→ **Set problem**: Write out the listing below again, precisely as it is given.

→ **Given data**:
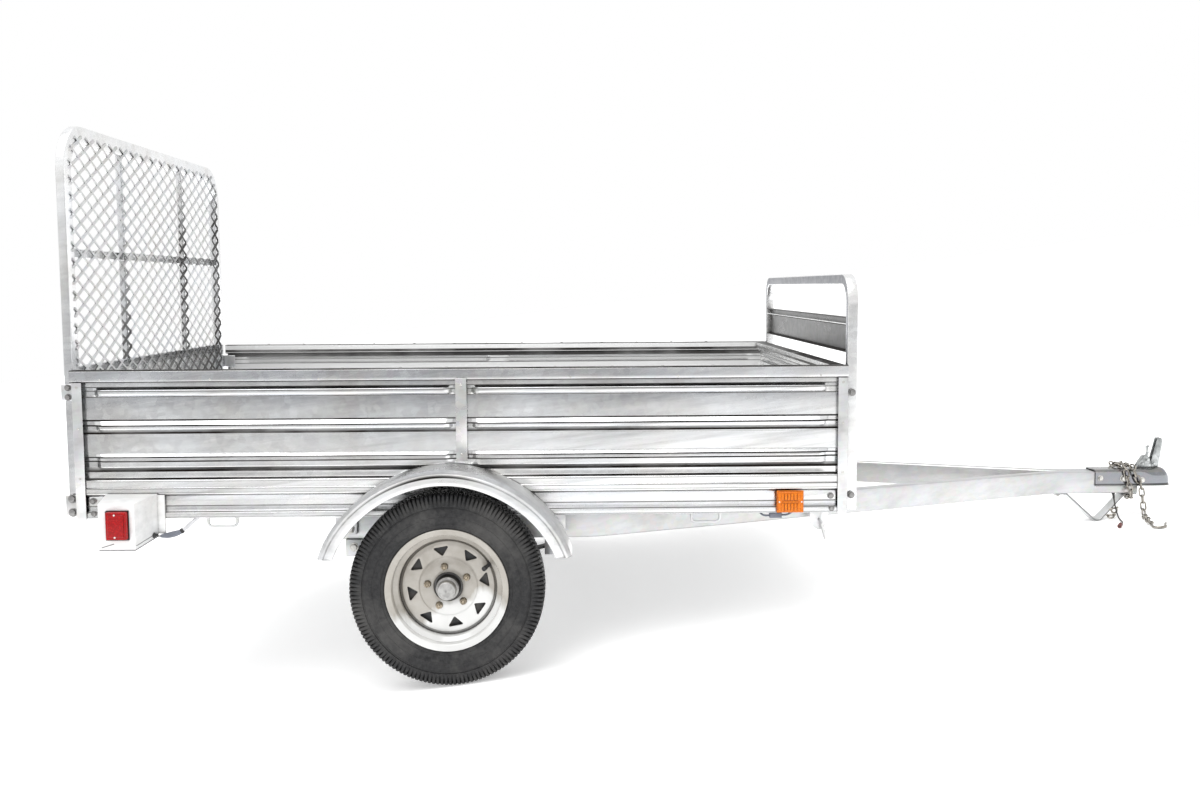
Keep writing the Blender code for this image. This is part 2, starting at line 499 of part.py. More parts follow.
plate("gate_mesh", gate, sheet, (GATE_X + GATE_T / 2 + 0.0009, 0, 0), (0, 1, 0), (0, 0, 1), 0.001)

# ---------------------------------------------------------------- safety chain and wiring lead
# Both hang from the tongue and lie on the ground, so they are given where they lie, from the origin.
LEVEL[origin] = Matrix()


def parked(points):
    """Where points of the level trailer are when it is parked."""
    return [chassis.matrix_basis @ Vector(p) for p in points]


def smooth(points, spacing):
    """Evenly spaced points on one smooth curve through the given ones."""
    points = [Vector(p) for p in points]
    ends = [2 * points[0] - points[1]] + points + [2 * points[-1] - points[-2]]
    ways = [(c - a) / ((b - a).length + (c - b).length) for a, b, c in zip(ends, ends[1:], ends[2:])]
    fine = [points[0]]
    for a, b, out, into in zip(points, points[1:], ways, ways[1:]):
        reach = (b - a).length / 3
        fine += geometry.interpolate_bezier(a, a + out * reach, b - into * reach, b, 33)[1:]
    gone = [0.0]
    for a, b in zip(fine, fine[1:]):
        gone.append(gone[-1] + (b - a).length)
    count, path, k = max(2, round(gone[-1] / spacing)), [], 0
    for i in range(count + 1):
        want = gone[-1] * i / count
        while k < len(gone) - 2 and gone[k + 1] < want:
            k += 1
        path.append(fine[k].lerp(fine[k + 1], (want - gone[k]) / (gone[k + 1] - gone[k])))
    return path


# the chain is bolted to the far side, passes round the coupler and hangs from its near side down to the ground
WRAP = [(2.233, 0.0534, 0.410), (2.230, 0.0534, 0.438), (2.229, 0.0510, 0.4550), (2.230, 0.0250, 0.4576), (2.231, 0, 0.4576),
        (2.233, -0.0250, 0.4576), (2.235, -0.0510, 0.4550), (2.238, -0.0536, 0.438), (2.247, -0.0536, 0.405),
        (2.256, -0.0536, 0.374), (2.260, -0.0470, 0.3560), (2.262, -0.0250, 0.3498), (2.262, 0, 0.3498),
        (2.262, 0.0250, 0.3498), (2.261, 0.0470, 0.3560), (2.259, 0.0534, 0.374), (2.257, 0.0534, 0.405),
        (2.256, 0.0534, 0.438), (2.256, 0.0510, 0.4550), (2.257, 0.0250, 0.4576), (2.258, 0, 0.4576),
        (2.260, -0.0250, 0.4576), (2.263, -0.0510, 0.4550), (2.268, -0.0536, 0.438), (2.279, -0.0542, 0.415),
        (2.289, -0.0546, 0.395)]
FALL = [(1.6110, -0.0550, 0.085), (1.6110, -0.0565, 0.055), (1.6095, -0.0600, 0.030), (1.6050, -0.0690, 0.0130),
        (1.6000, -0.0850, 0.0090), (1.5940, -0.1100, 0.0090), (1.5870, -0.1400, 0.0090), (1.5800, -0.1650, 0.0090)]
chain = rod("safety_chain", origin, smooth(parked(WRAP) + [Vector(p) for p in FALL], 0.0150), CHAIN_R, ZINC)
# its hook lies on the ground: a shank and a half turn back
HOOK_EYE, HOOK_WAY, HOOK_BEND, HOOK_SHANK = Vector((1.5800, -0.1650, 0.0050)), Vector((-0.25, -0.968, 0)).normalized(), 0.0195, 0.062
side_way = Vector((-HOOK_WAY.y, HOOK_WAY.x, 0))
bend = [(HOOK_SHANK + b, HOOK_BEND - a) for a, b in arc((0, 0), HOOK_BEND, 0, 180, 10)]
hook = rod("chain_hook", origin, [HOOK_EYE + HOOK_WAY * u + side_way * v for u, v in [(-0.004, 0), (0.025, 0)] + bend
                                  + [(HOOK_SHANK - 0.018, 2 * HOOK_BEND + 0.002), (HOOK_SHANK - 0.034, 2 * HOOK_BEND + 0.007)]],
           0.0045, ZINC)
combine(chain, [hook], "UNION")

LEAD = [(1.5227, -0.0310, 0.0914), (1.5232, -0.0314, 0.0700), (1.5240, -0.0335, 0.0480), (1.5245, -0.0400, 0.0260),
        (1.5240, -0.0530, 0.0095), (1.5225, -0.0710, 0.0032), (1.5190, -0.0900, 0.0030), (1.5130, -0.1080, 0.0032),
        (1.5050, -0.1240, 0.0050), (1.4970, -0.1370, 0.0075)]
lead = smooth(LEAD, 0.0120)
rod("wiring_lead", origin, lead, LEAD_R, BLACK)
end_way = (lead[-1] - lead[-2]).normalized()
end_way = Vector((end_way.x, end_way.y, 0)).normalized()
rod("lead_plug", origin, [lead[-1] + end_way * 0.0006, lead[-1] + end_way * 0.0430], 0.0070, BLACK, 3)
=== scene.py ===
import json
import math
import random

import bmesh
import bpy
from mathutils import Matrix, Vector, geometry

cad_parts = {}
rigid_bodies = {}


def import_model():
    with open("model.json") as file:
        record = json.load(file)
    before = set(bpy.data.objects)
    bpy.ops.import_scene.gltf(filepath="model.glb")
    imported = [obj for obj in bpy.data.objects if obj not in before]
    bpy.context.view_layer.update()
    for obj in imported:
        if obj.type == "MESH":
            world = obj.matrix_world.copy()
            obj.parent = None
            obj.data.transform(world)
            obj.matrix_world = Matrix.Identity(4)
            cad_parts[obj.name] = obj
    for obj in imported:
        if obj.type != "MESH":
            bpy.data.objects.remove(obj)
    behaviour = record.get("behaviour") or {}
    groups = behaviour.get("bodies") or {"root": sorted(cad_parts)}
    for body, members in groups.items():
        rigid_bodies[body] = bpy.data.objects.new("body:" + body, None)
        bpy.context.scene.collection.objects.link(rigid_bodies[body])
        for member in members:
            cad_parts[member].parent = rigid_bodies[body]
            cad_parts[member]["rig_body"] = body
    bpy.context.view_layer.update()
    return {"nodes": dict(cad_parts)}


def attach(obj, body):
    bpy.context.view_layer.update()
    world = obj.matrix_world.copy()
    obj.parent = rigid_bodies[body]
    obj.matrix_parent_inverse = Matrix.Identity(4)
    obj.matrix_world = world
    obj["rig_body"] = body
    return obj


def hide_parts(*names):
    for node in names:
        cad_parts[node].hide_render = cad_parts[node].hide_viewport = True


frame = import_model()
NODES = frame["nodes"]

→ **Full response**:
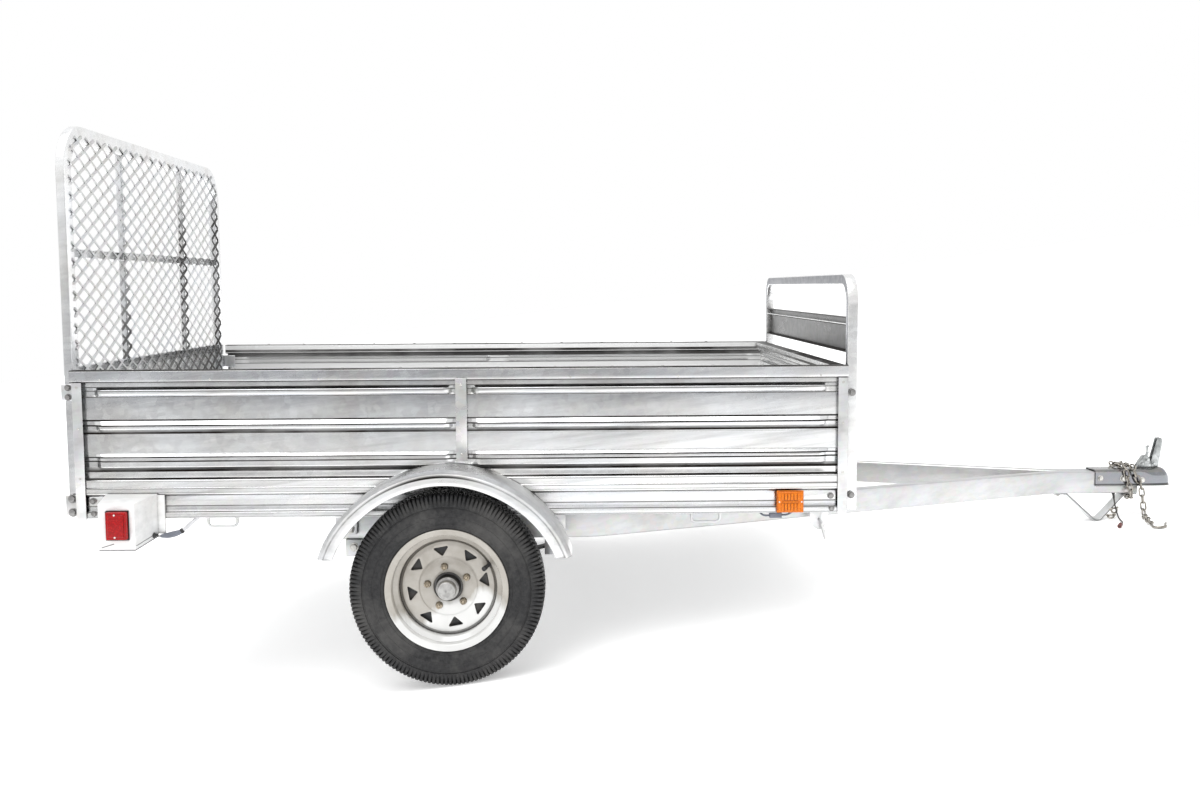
Keep writing the Blender code for this image. This is part 2, starting at line 499 of part.py. More parts follow.
plate("gate_mesh", gate, sheet, (GATE_X + GATE_T / 2 + 0.0009, 0, 0), (0, 1, 0), (0, 0, 1), 0.001)

# ---------------------------------------------------------------- safety chain and wiring lead
# Both hang from the tongue and lie on the ground, so they are given where they lie, from the origin.
LEVEL[origin] = Matrix()


def parked(points):
    """Where points of the level trailer are when it is parked."""
    return [chassis.matrix_basis @ Vector(p) for p in points]


def smooth(points, spacing):
    """Evenly spaced points on one smooth curve through the given ones."""
    points = [Vector(p) for p in points]
    ends = [2 * points[0] - points[1]] + points + [2 * points[-1] - points[-2]]
    ways = [(c - a) / ((b - a).length + (c - b).length) for a, b, c in zip(ends, ends[1:], ends[2:])]
    fine = [points[0]]
    for a, b, out, into in zip(points, points[1:], ways, ways[1:]):
        reach = (b - a).length / 3
        fine += geometry.interpolate_bezier(a, a + out * reach, b - into * reach, b, 33)[1:]
    gone = [0.0]
    for a, b in zip(fine, fine[1:]):
        gone.append(gone[-1] + (b - a).length)
    count, path, k = max(2, round(gone[-1] / spacing)), [], 0
    for i in range(count + 1):
        want = gone[-1] * i / count
        while k < len(gone) - 2 and gone[k + 1] < want:
            k += 1
        path.append(fine[k].lerp(fine[k + 1], (want - gone[k]) / (gone[k + 1] - gone[k])))
    return path


# the chain is bolted to the far side, passes round the coupler and hangs from its near side down to the ground
WRAP = [(2.233, 0.0534, 0.410), (2.230, 0.0534, 0.438), (2.229, 0.0510, 0.4550), (2.230, 0.0250, 0.4576), (2.231, 0, 0.4576),
        (2.233, -0.0250, 0.4576), (2.235, -0.0510, 0.4550), (2.238, -0.0536, 0.438), (2.247, -0.0536, 0.405),
        (2.256, -0.0536, 0.374), (2.260, -0.0470, 0.3560), (2.262, -0.0250, 0.3498), (2.262, 0, 0.3498),
        (2.262, 0.0250, 0.3498), (2.261, 0.0470, 0.3560), (2.259, 0.0534, 0.374), (2.257, 0.0534, 0.405),
        (2.256, 0.0534, 0.438), (2.256, 0.0510, 0.4550), (2.257, 0.0250, 0.4576), (2.258, 0, 0.4576),
        (2.260, -0.0250, 0.4576), (2.263, -0.0510, 0.4550), (2.268, -0.0536, 0.438), (2.279, -0.0542, 0.415),
        (2.289, -0.0546, 0.395)]
FALL = [(1.6110, -0.0550, 0.085), (1.6110, -0.0565, 0.055), (1.6095, -0.0600, 0.030), (1.6050, -0.0690, 0.0130),
        (1.6000, -0.0850, 0.0090), (1.5940, -0.1100, 0.0090), (1.5870, -0.1400, 0.0090), (1.5800, -0.1650, 0.0090)]
chain = rod("safety_chain", origin, smooth(parked(WRAP) + [Vector(p) for p in FALL], 0.0150), CHAIN_R, ZINC)
# its hook lies on the ground: a shank and a half turn back
HOOK_EYE, HOOK_WAY, HOOK_BEND, HOOK_SHANK = Vector((1.5800, -0.1650, 0.0050)), Vector((-0.25, -0.968, 0)).normalized(), 0.0195, 0.062
side_way = Vector((-HOOK_WAY.y, HOOK_WAY.x, 0))
bend = [(HOOK_SHANK + b, HOOK_BEND - a) for a, b in arc((0, 0), HOOK_BEND, 0, 180, 10)]
hook = rod("chain_hook", origin, [HOOK_EYE + HOOK_WAY * u + side_way * v for u, v in [(-0.004, 0), (0.025, 0)] + bend
                                  + [(HOOK_SHANK - 0.018, 2 * HOOK_BEND + 0.002), (HOOK_SHANK - 0.034, 2 * HOOK_BEND + 0.007)]],
           0.0045, ZINC)
combine(chain, [hook], "UNION")

LEAD = [(1.5227, -0.0310, 0.0914), (1.5232, -0.0314, 0.0700), (1.5240, -0.0335, 0.0480), (1.5245, -0.0400, 0.0260),
        (1.5240, -0.0530, 0.0095), (1.5225, -0.0710, 0.0032), (1.5190, -0.0900, 0.0030), (1.5130, -0.1080, 0.0032),
        (1.5050, -0.1240, 0.0050), (1.4970, -0.1370, 0.0075)]
lead = smooth(LEAD, 0.0120)
rod("wiring_lead", origin, lead, LEAD_R, BLACK)
end_way = (lead[-1] - lead[-2]).normalized()
end_way = Vector((end_way.x, end_way.y, 0)).normalized()
rod("lead_plug", origin, [lead[-1] + end_way * 0.0006, lead[-1] + end_way * 0.0430], 0.0070, BLACK, 3)
=== scene.py ===
import json
import math
import random

import bmesh
import bpy
from mathutils import Matrix, Vector, geometry

cad_parts = {}
rigid_bodies = {}


def import_model():
    with open("model.json") as file:
        record = json.load(file)
    before = set(bpy.data.objects)
    bpy.ops.import_scene.gltf(filepath="model.glb")
    imported = [obj for obj in bpy.data.objects if obj not in before]
    bpy.context.view_layer.update()
    for obj in imported:
        if obj.type == "MESH":
            world = obj.matrix_world.copy()
            obj.parent = None
            obj.data.transform(world)
            obj.matrix_world = Matrix.Identity(4)
            cad_parts[obj.name] = obj
    for obj in imported:
        if obj.type != "MESH":
            bpy.data.objects.remove(obj)
    behaviour = record.get("behaviour") or {}
    groups = behaviour.get("bodies") or {"root": sorted(cad_parts)}
    for body, members in groups.items():
        rigid_bodies[body] = bpy.data.objects.new("body:" + body, None)
        bpy.context.scene.collection.objects.link(rigid_bodies[body])
        for member in members:
            cad_parts[member].parent = rigid_bodies[body]
            cad_parts[member]["rig_body"] = body
    bpy.context.view_layer.update()
    return {"nodes": dict(cad_parts)}


def attach(obj, body):
    bpy.context.view_layer.update()
    world = obj.matrix_world.copy()
    obj.parent = rigid_bodies[body]
    obj.matrix_parent_inverse = Matrix.Identity(4)
    obj.matrix_world = world
    obj["rig_body"] = body
    return obj


def hide_parts(*names):
    for node in names:
        cad_parts[node].hide_render = cad_parts[node].hide_viewport = True


frame = import_model()
NODES = frame["nodes"]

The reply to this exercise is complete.